É mais que verdade que "na sua terra ninguém é profeta". Muitas vezes me senti triste e desmotivado por tudo isso. Muitas vezes também me apeteceu mandar tudo às malvas, ir-me até embora de cá. Mas a sempre reiterada confiança e sincera amizade dos párocos Tarcísio e Luís Ribeiro, aliada à minha fé e à forte convicção de missão e de serviço à comunidade a que pertenço, conseguiram superar sempre a vontade de desistir. 

Até quando? 

Neste preciso momento estou quase completamente desmotivado e afastado da Paróquia. Há mais de um ano que fico por casa limitando-me a fazer a contabilidade escrita mensal em conformidade com os registos semanais feitos pelas senhoras do CEP, após o que, em ato contínuo, vou depositar os valores na conta bancária da Paróquia, como sempre fiz. Entretanto e como escrevi no início, comecei nestas "andanças" com seis anos de idade. Estávamos, portanto, no Outono de 1958. Estamos no Outono de 2022. Passaram sessenta e quatro anos e continuo cá. Hoje só já não desato a correr pela rua abaixo quando ouço repicar o sino da igreja que ainda continua a ser o mesmo, mas as minhas pernas é que já não conseguem agora correr como corriam então. 

Hoje sinto-me triste.
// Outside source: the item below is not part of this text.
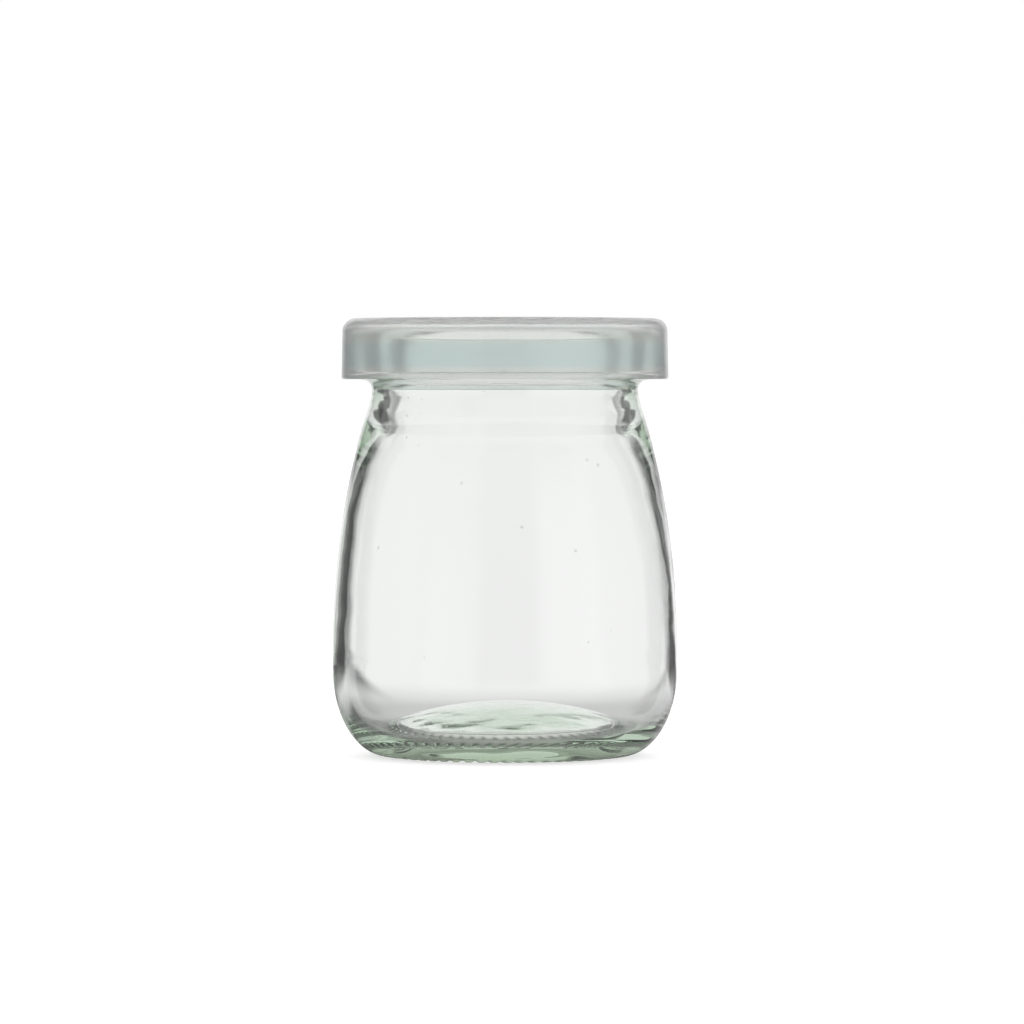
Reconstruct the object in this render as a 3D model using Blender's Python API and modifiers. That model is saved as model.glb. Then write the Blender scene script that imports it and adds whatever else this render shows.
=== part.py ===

Provavelmente a melhor forma de ilustrar o meu estado de espírito talvez seja reescrever aquele poema encontrado na parede de um dos dormitórios para crianças no campo de extermínio nazi de Auschwitz:

“Amanhã fico triste… Amanhã!
Hoje não… Hoje fico alegre!
E todos os dias, por mais amargos que sejam, eu digo:
Amanhã fico triste, hoje não…”

Desculpem a seca, mas quando começo a escrever, perco-me no tempo.